If your boss ‘cut’ your salary like Senate Republicans want to ‘cut’ Medicaid, you’d be getting a hefty pay increase.
That’s just one piece of context that’s missing from the negative narratives coming out of Washington regarding Senate Republicans’ attempts to replace some elements of Obamacare with the Better Care Reconciliation Act.
As President Donald Trump tweeted Wednesday, Medicaid spending is $389 billion in 2017. That would grow to an estimated $458 billion by 2026. Under the status quo, Medicaid spending would grow to $624 billion by 2026. For context, Medicaid spending was $129 billion in 2001.
Remember those facts when Clark County School District Superintendent Pat Skorkowsky writes a show-boating letter asking Congress not to put the Medicaid funds the system receives at “risk”. News flash: The funds aren’t at risk. But CCSD students’ ability to read is at risk. Focus on that.
“Only in Washington is slowing the rate of growth a cut,” said Josh Archambault, a senior fellow with the nonpartisan Foundation for Government Accountability. “In both the House and Senate bill they spend more money (on Medicaid) — every year — it’s just growing less fast.
“We have heard from both the right and left for decades that the goal of health care is to slow the rate of growth, but now that a proposal is on the table to do it for Medicaid, the world will end.”
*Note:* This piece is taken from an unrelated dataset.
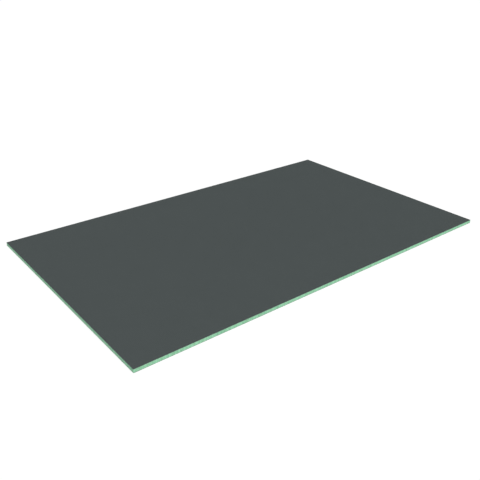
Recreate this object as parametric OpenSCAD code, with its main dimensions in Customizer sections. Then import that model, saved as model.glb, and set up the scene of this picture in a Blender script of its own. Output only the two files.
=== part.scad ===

Unfortunately, some Nevada Republicans — led by Sen. Dean Heller — are adding to the misinformation.
“I cannot support a piece of legislation that takes insurance away from tens of millions of Americans and hundreds of thousands of Nevadans,” Heller said at a June 23 news conference announcing his opposition to the bill.
The Congressional Budget Office estimates that 22 million people will lose health insurance by 2026 under the bill, but once again, diving into the details destroys the narrative.
The CBO estimates that — absent Obamacare repeal efforts — more states will expand Medicaid, and 5 million people in those states will enroll in Medicaid by 2026. Under the CBO’s numbers game, those 5 million people who don’t currently have Medicaid coverage will “lose” that coverage in the future because they’ll never be able to sign up under the Better Care Reconciliation Act.
Archambault points out that the CBO is basing its projections off a 2016 estimate that 25 million people will have private non-employer-based insurance in 2026. Under the Better Care Reconciliation Act, CBO says 18 million people will have non-employer-based insurance in 2026, a difference of 7 million people.
But the CBO’s 2016 estimate isn’t its newest. Obamacare has put many private insurance plans in death spiral — a reality that just hit 14 Nevada counties on Wednesday — so CBO’s newest estimate says 20 million people will have private non-employer-based insurance in 2026 under Obamacare.
So the CBO is saying 18 million people will be insured under the Better Care Reconciliation Act in 2026 instead of 20 million insured under the status quo.
Despite the headlines, the sky isn’t falling — but if Republicans pass the Better Care Reconciliation Act, premiums might.